Whenever a peer connects to the bus, a policy is generated for the peer based on its
credentials. In order to make this intuitive and predictable we base the decision
entirely on the uid, gid and auxiliary groups pinned in the socket by the calling
peer at connect()
. In particular, we implicitly assume at_console=false
. Also, we
do not do any resolution of groups over nss
at connect time, unlike the way the
reference implementation works. This avoids a race when groups could change after
connect and more importantly avoids a potential dead-lock due to non-trivial nss
modules. This is made possible by a new kernel feature (SO_PEERGROUPS), and as a
transitional measure, we will still use nss
(and warn) until that feature is
available.
The specification allows unexpected replies to be transmitted and expected ones to be refused. We do not allow any policy on replies, rather we always transmit expected replies and never unexpected ones. This feature does not appear to be used, and supporting it would make our code more fragile and seems to open up for more problems than it solves.
Apart from the above, we are fully compatible with the policy language of the
reference implementation, though we express it differently in our API. The
language we support is closer to how it is actually used, though not necessarily
how it is typically expressed in configuration files. There are four types of
policies: connect, own, send and receive. The former determines which peers are
allowed to connect to the bus, and the latter three are attached to each peer at
connect()
time and determines their behavior. The latter three policy types all
have a wildcard policy, a per-uid policy and a per-gid policy. At connect, the uid
policy of the connecting peer (or the wildcard one if none exists) as well as the
gid policy for each of the connecting peer's auxiliary groups are attached to the
peer to form its policy.
Whenever deciding whether a certain action is permitted by a policy or not, several queries may be made to the policy database which should all be combined to form the final decision. The logic here is always the same, a judgement always indicates if something is 'allowed' or 'denied', and it indicates the priority of the judgement. If several judgments are made, the one with the higher priority takes precedent. The default evaluation, in case there are no rules installed is 'deny'.

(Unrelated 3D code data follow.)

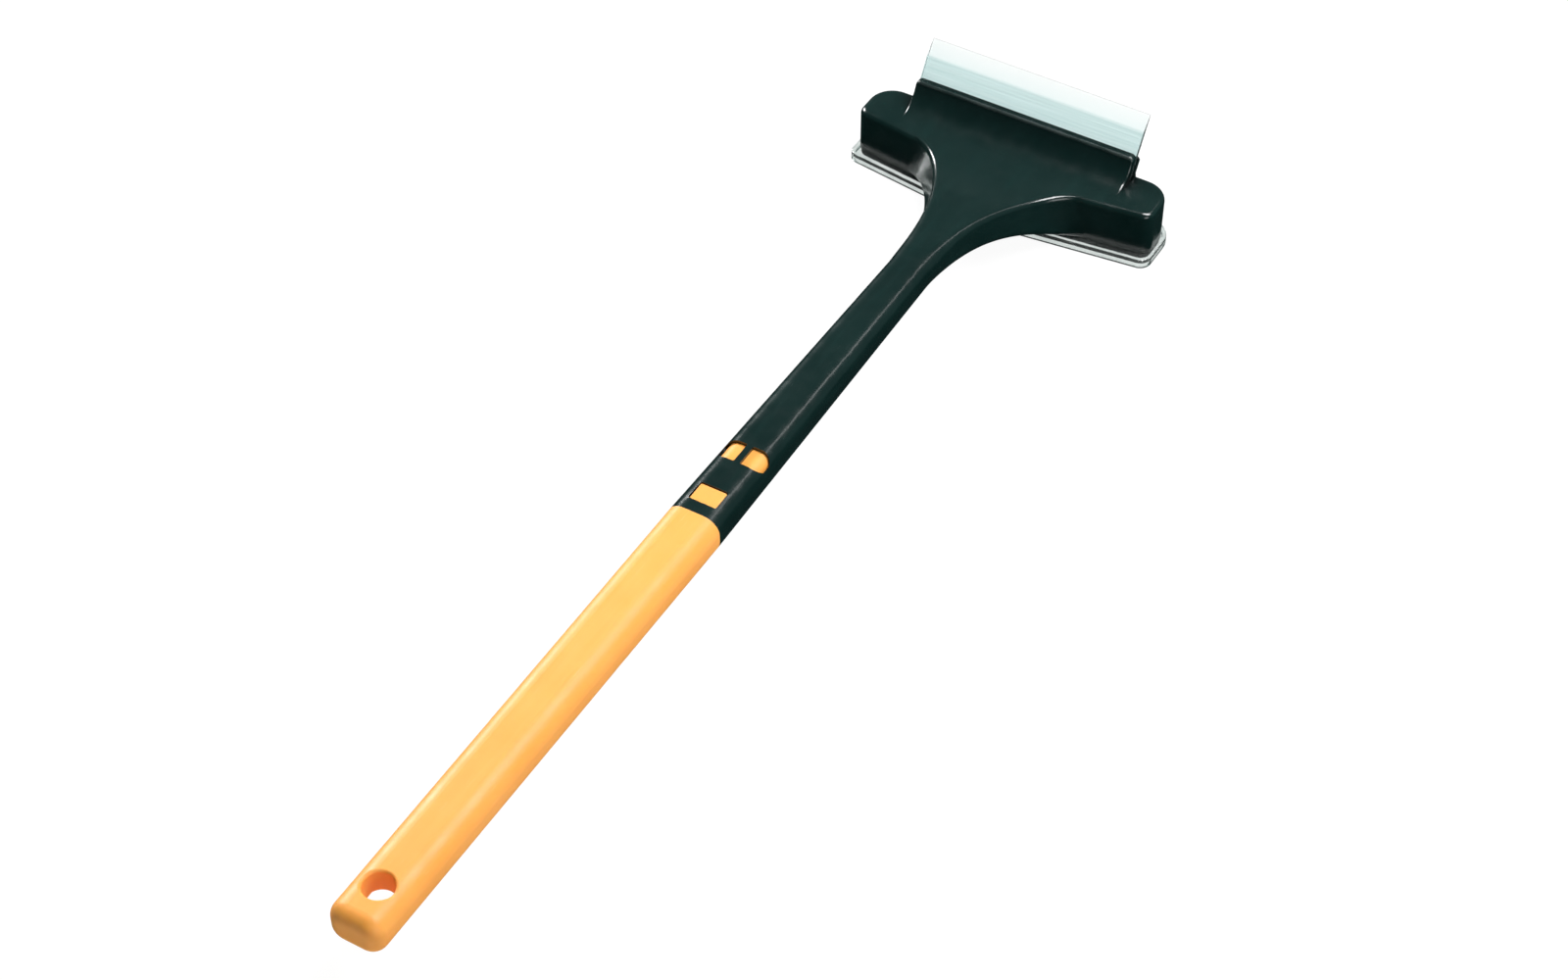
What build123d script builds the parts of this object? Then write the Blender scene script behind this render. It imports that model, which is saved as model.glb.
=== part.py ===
from build123d import *
import os
from math import cos, radians, sin

# Windshield ice scraper, millimetres. While it is drawn, y runs from the end of the
# handle (y = 0) to the blade, x runs along the blade and z is up from the handle axis.
# Every piece is moved as it is written out, so the origin ends up under the middle of
# the object, level with its lowest face.

# Driving sizes of the handle and the shaft
HANDLE_W = 26.0
HANDLE_H = 20.0
HANDLE_R = 8.0
HANDLE_END_R = 6.5
JOINT_Y = 250.5
HANG_Y = 19.5
HANG_R = 6.75
HANG_RIM_R = 1.2
HANG_POCKET_R = 9.5
HANG_POCKET_END_Y = 42.0
HANG_POCKET_TOP_Z = -2.0
GRIP_CORE_Y = 47.0
GRIP_CORE_DRAFT_W = 2.4
GRIP_CORE_DRAFT_H = 1.6
GRIP_TAPER_W = 0.6
GRIP_TAPER_H = 0.4

# Plug-in joint between the handle and the shaft
SOCKET_WALL = 2.0
SPIGOT_GAP = 0.15
SPIGOT_LEN = 62.0
SOCKET_LEN = 64.0
SPIGOT_WALL = 2.1
SOCKET_R = 6.0
SPIGOT_R = 5.85
WINDOW_Y = 257.0
WINDOW_LEN = 11.0
WINDOW_W = 14.0
SLOT_Y = 286.0
SLOT_LEN = 12.0
SLOT_REACH = 11.6
SLOT_RIB_W = 3.0
SLOT_END_R = 4.6
OPENING_Z = (4.0, 14.0)

# Shaft and head
SHAFT_END_Y = 440.0
SHAFT_END_W = 20.4
SHAFT_END_H = 16.2
SHAFT_END_R = 6.4
WING_X = 80.4
WING_REAR_Y = 534.5
WING_FRONT_Y = 560.0
WING_REAR_R = 6.0
WING_FRONT_R = 13.0
HEAD_REAR_Y = 524.0
HEAD_FRONT_Y = 561.0
HEAD_TOP_Z = 0.0
HEAD_BOTTOM_Z = -24.0
HEAD_WALL = 2.6
HEAD_ROOF = 3.2
HEAD_FRONT_WALL_Y = 554.6
HEAD_EDGE_R = 3.0
RIB_X = (-57.0, -29.0, 29.0, 57.0)
RIB_T = 1.6
RIB_SHORT = 3.0
POCKET_TOP_Z = -2.0
NECK_POCKETS = ((1.0, 7.0, 462.0, 517.0), (8.6, 15.0, 490.0, 518.0), (16.6, 21.6, 508.0, 519.0))

# Blade and its seat, measured on a plane that leans forward
BLADE_LEAN = 58.5
BLADE_W = 118.4
BLADE_T = 3.0
BLADE_EXPOSED = 19.5
BLADE_SEATED = 14.0
BLADE_BEVEL = 9.0
BLADE_TIP_T = 0.9
LIP_Y = 560.3
LIP_Z = 12.3
LIP_LAND = 4.4
LIP_HALF_W = 59.6
LIP_CORNER_R = 2.6
LIP_EDGE_R = 1.3
RAMP_START_Y = 541.0
JAW_SHELF = 5.3
BAR_BOTTOM_Z = -17.4
BAR_FRONT_TOP_Z = -1.5
BAR_LIP_T = 3.4
FIT_GAP = 0.03

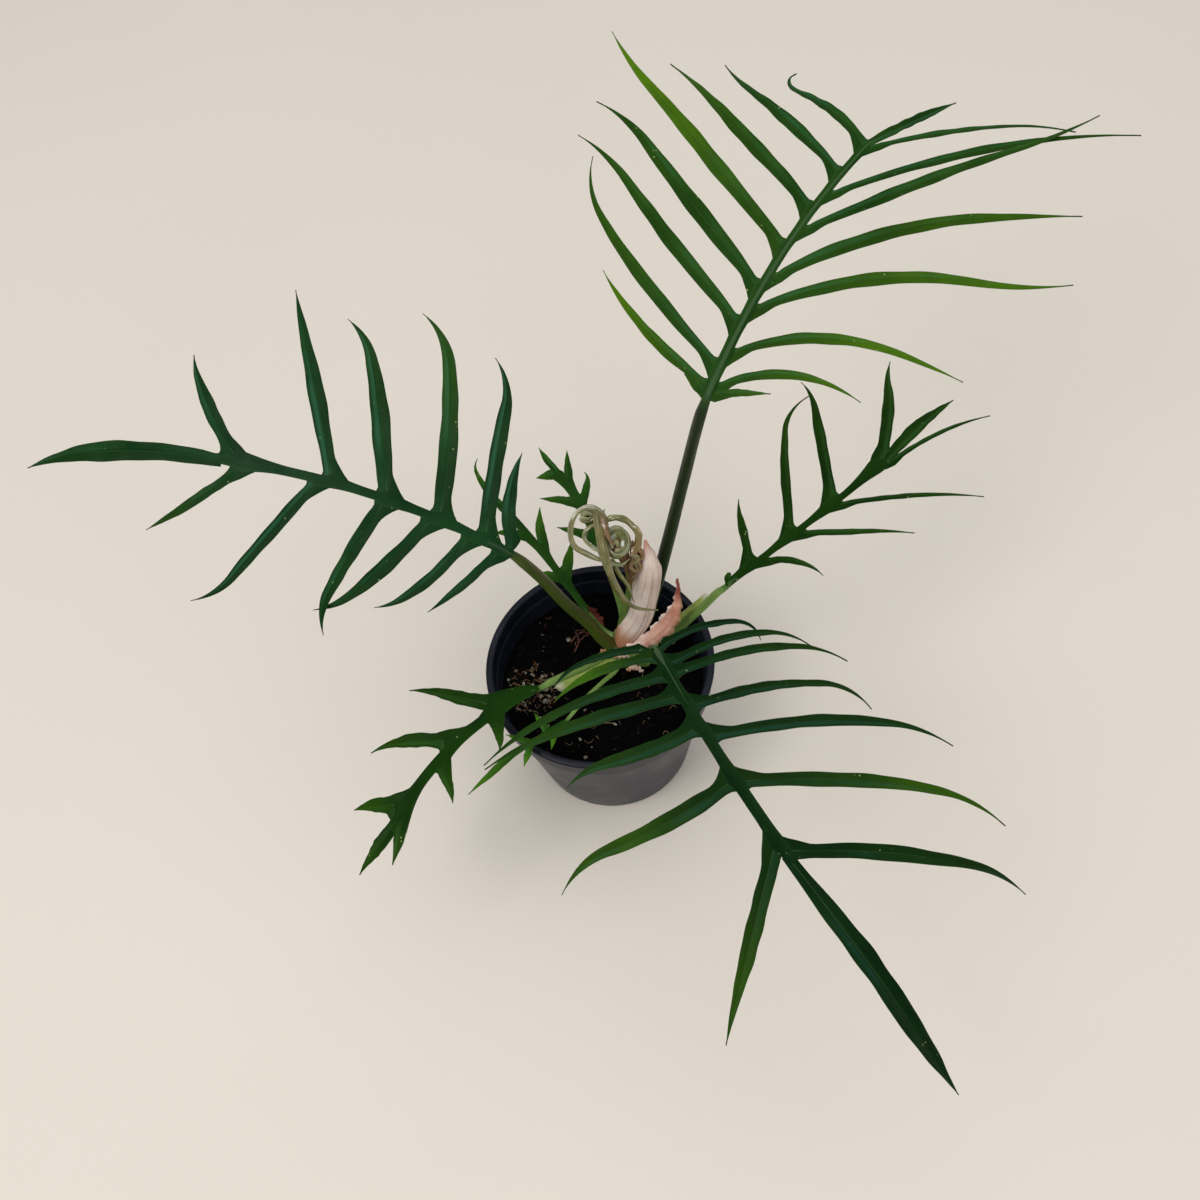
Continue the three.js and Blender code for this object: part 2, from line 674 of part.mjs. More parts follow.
function sheathSolid(leaf) {
  const { start, end, halfWidth, sink } = leaf.sheath;
  const curve = new THREE.CatmullRomCurve3(leaf.petiole.map(vec), false, 'centripetal');
  const middle = [];
  const halfWidths = [];
  for (let i = 0; i <= SHEATH_ROWS; i += 1) {
    const place = i / SHEATH_ROWS;
    middle.push(along(curve.getPointAt(lerp(start, end, place)), DOWN, sink));
    halfWidths.push(halfWidth * (i === SHEATH_ROWS ? SHEATH_END : 1 - SHEATH_NARROWING * place));
  }
  return troughSolid(middle, halfWidths, DOWN, SHEATH_ARC, BLADE);
}

function leafSolid(leaf) {
  const points = rachisPoints(leaf);
  const petiole = leaf.petiole.map(vec);
  const pieces = [bar(petiole, leaf.petioleRadius, petiole.length + 2, BAR_SIDES), rachisSolid(leaf, points)];
  if (leaf.sheath) pieces.push(sheathSolid(leaf));
  for (const [side, name] of [[LEFT, 'left'], [RIGHT, 'right']]) {
    for (const item of lobesOf(leaf[name])) {
      pieces.push(lobeSolid(leaf, points, item, side, leaf.edge));
    }
  }
  for (const [i, length] of (leaf.ears ?? []).entries()) {
    if (length === 0) continue;
    const ear = { station: EAR_STATION, length, width: EAR_WIDTH, angle: EAR_ANGLE, sweep: 0, hook: 0 };
    pieces.push(lobeSolid(leaf, points, ear, i === 0 ? LEFT : RIGHT, leaf.edge));
  }
  pieces.push(lobeSolid(leaf, points, { station: leaf.length, ...leaf.tip }, LEFT, 0));
  return fuse(pieces);
}

// Points round part of an ellipse in the leaning plane, sinking evenly from its start to its end
function loopPoints({ centre, across, along: slope, from, to, fall }) {
  const steps = Math.ceil(Math.abs(to - from) / LOOP_STEP);
  const points = [];
  for (let i = 0; i <= steps; i += 1) {
    const turn = degToRad(lerp(from, to, i / steps));
    const sideways = along(vec(centre), LOOP_SIDE, across * Math.cos(turn));
    const raised = along(sideways, LOOP_SLOPE, slope * Math.sin(turn));
    points.push(along(raised, LOOP_FACE, fall * (0.5 - i / steps)));
  }
  return points;
}

function ribbonSolid({ width, start, loop, end = [] }) {
  const points = [...start.map(vec), ...(loop ? loopPoints(loop) : []), ...end.map(vec)];
  const curve = new THREE.CatmullRomCurve3(points, false, 'centripetal');
  const segments = Math.round(curve.getLength() / RIBBON_SEGMENT);
  const rows = [];
  const normals = [];
  for (let i = 0; i <= segments; i += 1) {
    const fraction = i / segments;
    const direction = curve.getTangentAt(fraction);
    const normal = along(LOOP_FACE, direction, -LOOP_FACE.dot(direction)).normalize();
    const across = normal.clone().cross(direction).normalize();
    const swell = Math.sqrt(Math.sin(Math.PI * (RIBBON_SWELL_START + RIBBON_SWELL_SPAN * fraction)));
    const half = Math.max((width / 2) * swell, RIBBON_END_HALF_WIDTH);
    const centre = curve.getPointAt(fraction);
    const spot = (place) => along(
      along(centre, across, place * half),
      normal,
      -Math.abs(place) * RIBBON_CROWN * half,
    );
    rows.push([-1, 0, 1].map(spot));
    normals.push([normal, normal, normal]);
  }
  return sheet(rows, normals, RIBBON_THICKNESS);
}

function newLeafSolid() {
  const { petiole, petioleRadius, core, ribbons } = NEW_LEAF;
  const pieces = [bar(petiole.map(vec), petioleRadius, petiole.length + 1, BAR_SIDES)];
  pieces.push(bar(core.points.map(vec), core.radius, 1, BAR_SIDES));
  for (const ribbon of ribbons) pieces.push(ribbonSolid(ribbon));
  return fuse(pieces);
}

function potProfile() {
  const lipInner = LIP_RADIUS - LIP_WIDTH;
  return [
    [0, 0],
    [FOOT_RADIUS - FOOT_ROUND, 0],
    [FOOT_RADIUS, FOOT_ROUND],
    [WALL_TOP_RADIUS, BAND_FOOT - STEP_SLOPE],
    [BAND_RADIUS, BAND_FOOT],
    [BAND_RADIUS, POT_HEIGHT - LIP_DEPTH],
    [LIP_RADIUS, POT_HEIGHT - LIP_DEPTH],
    [LIP_RADIUS, POT_HEIGHT - EDGE_ROUND],
    [LIP_RADIUS - EDGE_ROUND, POT_HEIGHT],
    [lipInner + EDGE_ROUND, POT_HEIGHT],
    [lipInner, POT_HEIGHT - EDGE_ROUND],
    [lipInner, BAND_FOOT + STEP_SLOPE],
    [WALL_TOP_RADIUS - POT_WALL, BAND_FOOT],
    [FOOT_RADIUS - POT_WALL, FLOOR_THICKNESS],
    [0, FLOOR_THICKNESS],
  ];
}

function potSolid() {
  let pot = solidFromGeometry(turned(potProfile(), POT_SIDES));
  for (let i = 0; i < DRAIN_HOLES; i += 1) {
    const turn = (2 * Math.PI * i) / DRAIN_HOLES;
    const hole = new THREE.CylinderGeometry(DRAIN_RADIUS, DRAIN_RADIUS, FLOOR_THICKNESS * 3, DRAIN_SIDES);
    hole.rotateX(Math.PI / 2);
    hole.translate(DRAIN_CIRCLE * Math.cos(turn), DRAIN_CIRCLE * Math.sin(turn), FLOOR_THICKNESS / 2);
    pot = pot.subtract(solidFromGeometry(hole));
  }
  return pot;
}

// Radius of the soil where it leans against the pot's sloping wall
function soilRadius(height) {
  const share = (height - FLOOR_THICKNESS) / (BAND_FOOT - FLOOR_THICKNESS);
  return lerp(FOOT_RADIUS, WALL_TOP_RADIUS, share) - POT_WALL - SOIL_CLEARANCE;
}

// The soil's uneven surface: broad swells and finer ones, as a height about SOIL_LEVEL
function soilSwell(x, y) {
  const broad = Math.sin(x * BROAD_RATE[0] + 1) * Math.cos(y * BROAD_RATE[1] - 0.5);
  const first = Math.sin(x * FINE_RATE_FIRST[0] + y * FINE_RATE_FIRST[1]);
  const second = Math.sin(x * FINE_RATE_SECOND[0] + y * FINE_RATE_SECOND[1] + 2);
  return SOIL_RELIEF * lerp(first * second, broad, BROAD_SHARE) - SOIL_DROP;
}

function stemSolid(clearance) {
  const wide = STEM_RADIUS + clearance;
  const knuckles = STEM_KNUCKLES.map(([height, swelling]) => [wide + swelling, SOIL_LEVEL + height]);
  const profile = [
    [0, STEM_FOOT - clearance],
    [wide - STEM_FOOT_NARROWING, STEM_FOOT - clearance],
    [wide, STEM_FOOT + STEM_FOOT_TAPER],
    ...knuckles,
    [0, STEM_TOP + clearance],
  ];
  const geometry = turned(profile, STEM_SIDES);
  geometry.translate(STEM_PLACE[0], STEM_PLACE[1], 0);
  return solidFromGeometry(geometry);
}

// Coarse lumps of perlite and bark, scattered in patches and half sunk in the surface
function addLumps(soil) {
  const random = seededRandom(LUMP_SEED);
  let lumpy = soil;
  for (const { middle, count, radius, size } of SOIL_PATCHES) {
    for (let i = 0; i < count; i += 1) {
      const turn = random() * 2 * Math.PI;
      const reach = radius * Math.sqrt(random());
      const x = middle[0] + reach * Math.cos(turn);
      const y = middle[1] + reach * Math.sin(turn);
      const lump = new THREE.IcosahedronGeometry(size * (LUMP_LEAST + LUMP_VARIATION * random()), 0);
      lump.rotateZ(random() * Math.PI).scale(...LUMP_SHAPE);
      lump.translate(x, y, SOIL_LEVEL + soilSwell(x, y) + LUMP_RISE);
      lumpy = lumpy.add(solidFromGeometry(lump));
    }
  }
  return lumpy;
}

function soilSolid() {
  const foot = FLOOR_THICKNESS + GAP;
  const shoulder = SOIL_LEVEL - SOIL_SHOULDER;
  const edge = soilRadius(shoulder);
  const profile = [[0, foot], [soilRadius(foot), foot], [edge, shoulder]];
  for (let i = SOIL_RINGS; i >= 0; i -= 1) {
    profile.push([SOIL_FLAT_SHARE * edge * (i / SOIL_RINGS), SOIL_LEVEL]);
  }
  const geometry = turned(profile, SOIL_SIDES);
  const position = geometry.attributes.position;
  for (let i = 0; i < position.count; i += 1) {
    const [x, y, z] = [position.getX(i), position.getY(i), position.getZ(i)];
    if (z > shoulder + 1) position.setZ(i, z + soilSwell(x, y));
  }
  return addLumps(solidFromGeometry(geometry)).subtract(stemSolid(GAP));
}

const group = new THREE.Group();
const stemClearance = stemSolid(GAP);

group.add(meshFromSolid('pot', potSolid(), ...POT_FINISH));
group.add(meshFromSolid('soil', soilSolid(), ...SOIL_FINISH));
group.add(meshFromSolid('stem', stemSolid(0), ...STEM_FINISH));
for (const [name, leaf] of Object.entries(LEAVES)) {
  group.add(meshFromSolid(name, leafSolid(leaf).subtract(stemClearance), leaf.colour, LEAF_ROUGHNESS));
}
const newLeaf = newLeafSolid().subtract(stemClearance);
group.add(meshFromSolid('new_leaf', newLeaf, NEW_LEAF.colour, NEW_LEAF_ROUGHNESS));
for (const [name, sheath] of Object.entries(PAPERY)) {
  group.add(meshFromSolid(name, paperySolid(sheath).subtract(stemClearance), sheath.colour, PAPERY_ROUGHNESS));
}

export default group;
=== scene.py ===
"""Potted philodendron tortum: the looks of the plant, its pot and its soil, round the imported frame.

Shapes are worked out in millimetres, Z up, in the frame's own axes, and turned into metres last.
"""

from math import ceil, cos, pi, radians, sin

import bmesh
import bpy
import numpy as np
from mathutils import Matrix, Vector, noise


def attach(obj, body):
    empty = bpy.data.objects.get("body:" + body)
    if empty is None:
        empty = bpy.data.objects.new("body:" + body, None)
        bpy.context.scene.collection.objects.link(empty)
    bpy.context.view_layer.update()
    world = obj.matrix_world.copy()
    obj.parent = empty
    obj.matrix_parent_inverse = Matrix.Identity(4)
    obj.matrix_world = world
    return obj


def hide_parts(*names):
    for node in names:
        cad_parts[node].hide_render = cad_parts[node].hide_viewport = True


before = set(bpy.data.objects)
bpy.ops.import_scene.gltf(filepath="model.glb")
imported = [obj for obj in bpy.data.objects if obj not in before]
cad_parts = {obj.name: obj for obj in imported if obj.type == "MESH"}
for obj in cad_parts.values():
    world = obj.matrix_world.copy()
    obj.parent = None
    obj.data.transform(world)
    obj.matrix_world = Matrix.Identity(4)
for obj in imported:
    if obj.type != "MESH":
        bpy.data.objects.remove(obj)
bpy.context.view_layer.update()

MM = 0.001
SCENE = bpy.context.scene

# Camera: fitted to the pot's lip and foot in the photograph, in millimetres and degrees
CAMERA_PLACE = (5.7, -315.9, 658.8)
CAMERA_DOWN = 58.8
CAMERA_ROLL = -10.65
CAMERA_LENS = 42
CAMERA_SENSOR = 36
CAMERA_NEAREST = 10


def make_camera():
    down = radians(CAMERA_DOWN)
    roll = radians(CAMERA_ROLL)
    forward = Vector((0, cos(down), -sin(down)))
    level = Vector((1, 0, 0))
    upright = Vector((0, sin(down), cos(down)))
    right = cos(roll) * level + sin(roll) * upright
    up = cos(roll) * upright - sin(roll) * level
    data = bpy.data.cameras.new("camera")
    data.lens = CAMERA_LENS
    data.sensor_width = CAMERA_SENSOR
    data.clip_start = CAMERA_NEAREST * MM
    camera = bpy.data.objects.new("camera", data)
    turn = Matrix((right, up, -forward)).transposed().to_4x4()
    camera.matrix_world = Matrix.Translation(Vector(CAMERA_PLACE) * MM) @ turn
    SCENE.collection.objects.link(camera)
    SCENE.camera = camera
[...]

The connect policy is given by a wildcard judgement, and up to one judgement per uid and gid. Whenever a peer connects to the daemon a wildcard query is made and one query for the peers uid as well as one for each of its auxiliary gids. As explained above, the judgement with the higher priority takes precedent.
An own policy is given by a judgement for each of a set of names, and for a set of name prefixes (including the wildcard prefix). When a peer requests ownership of a name a query is made to the peer's own policy of the name itself and each of its prefixes, the returned judgments are combined in the usual way.
A send policy consists of one by-name policy for each of a set of well-known names, as well as a wildcard by-name policy. Each of the by-name policies assigns judgments to message metadata, as is done by the regular dbus policies (matching on type, object path, interface and member).
When a message is sent, queries are made to the sender's send policies. The by-name policies corresponding to each of the well-known names owned by the receiver are queried with the message metadata as input, as well as the wildcard by-name policy. The returned judgments are combined in the standard way.
In case sending and receiving is not atomic, the policy of the sender is the one at send, and the well-known names of the receiver are those at receive.
A receive policy is exactly as a send policy, though it is applied in the inverse way: The receive policy of the receiver at receive is queried using the well-known names of the sender at send.